Africa

Witnesses Say Airstrike In Ethiopia's Tigray Kills Dozens

Health workers say soldiers blocked medical teams from traveling to the scene.

Witnesses Say Airstrike In Ethiopia's Tigray Kills Dozens
AP
SMS

An airstrike hit a busy market in Ethiopia’s northern Tigray village of Togoga on Tuesday, according to health workers who said soldiers blocked medical teams from traveling to the scene. Dozens of people were killed, they and a former resident said, citing witnesses.

Two doctors and a nurse in Tigray's regional capital, Mekele, told The Associated Press they were unable to confirm how many people were killed, but one doctor said health workers at the scene reported "more than 80 civilian deaths." The health workers spoke on condition of anonymity for fear of retaliation.

The alleged airstrike comes amid some of the fiercest fighting in the Tigray region since the conflict began in November as Ethiopian forces supported by those from neighboring Eritrea pursue Tigray's former leaders. A military spokesman and the spokeswoman for Ethiopia’s prime minister did not immediately respond to a request for comment.
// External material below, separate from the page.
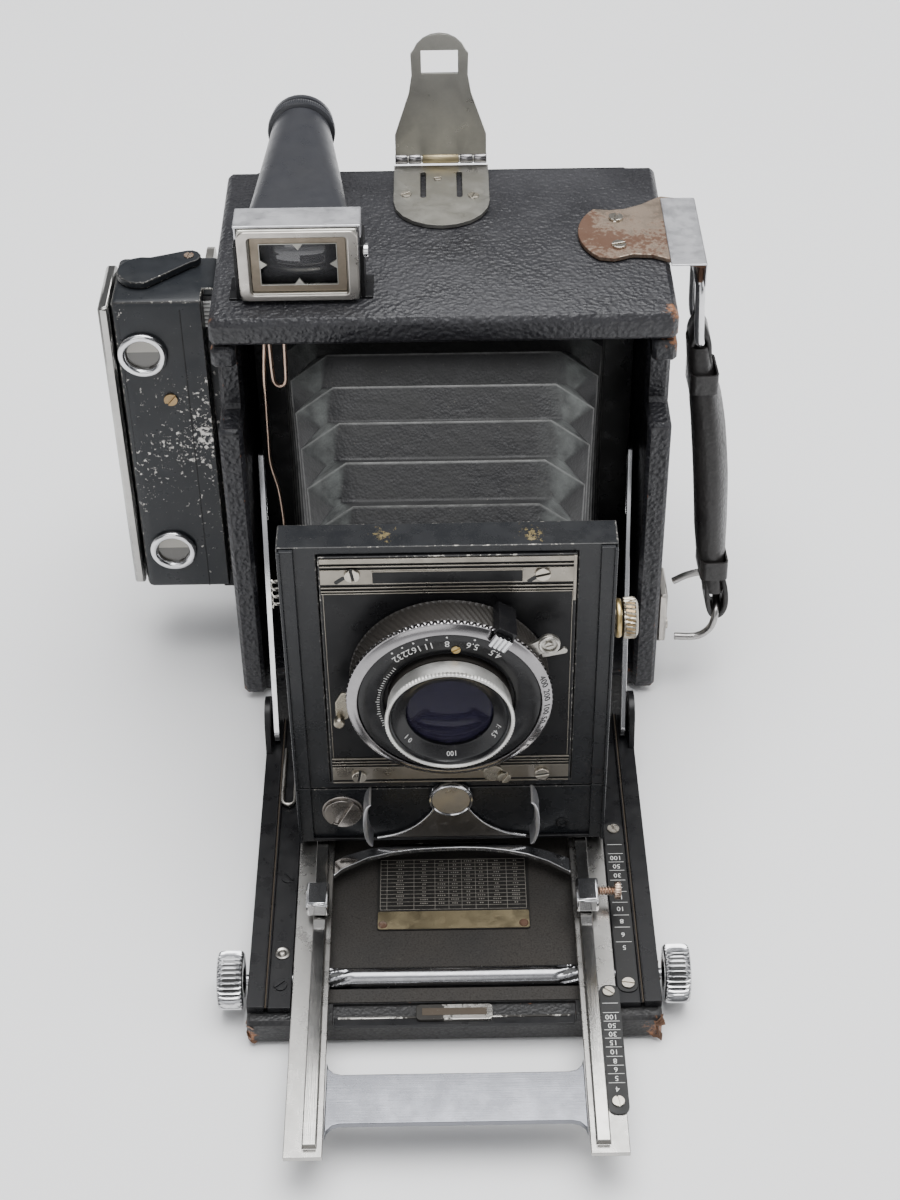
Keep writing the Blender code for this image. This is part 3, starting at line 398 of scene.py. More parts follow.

Wounded patients being treated at Mekele's Ayder hospital told health workers that a plane dropped a bomb on Togoga's marketplace. The six patients included a two-year-old child with "abdominal trauma” and a six-year-old, the nurse said. An ambulance carrying a wounded baby to Mekele, almost 37 miles away by road, was blocked for two hours and the baby died on the way, the nurse added.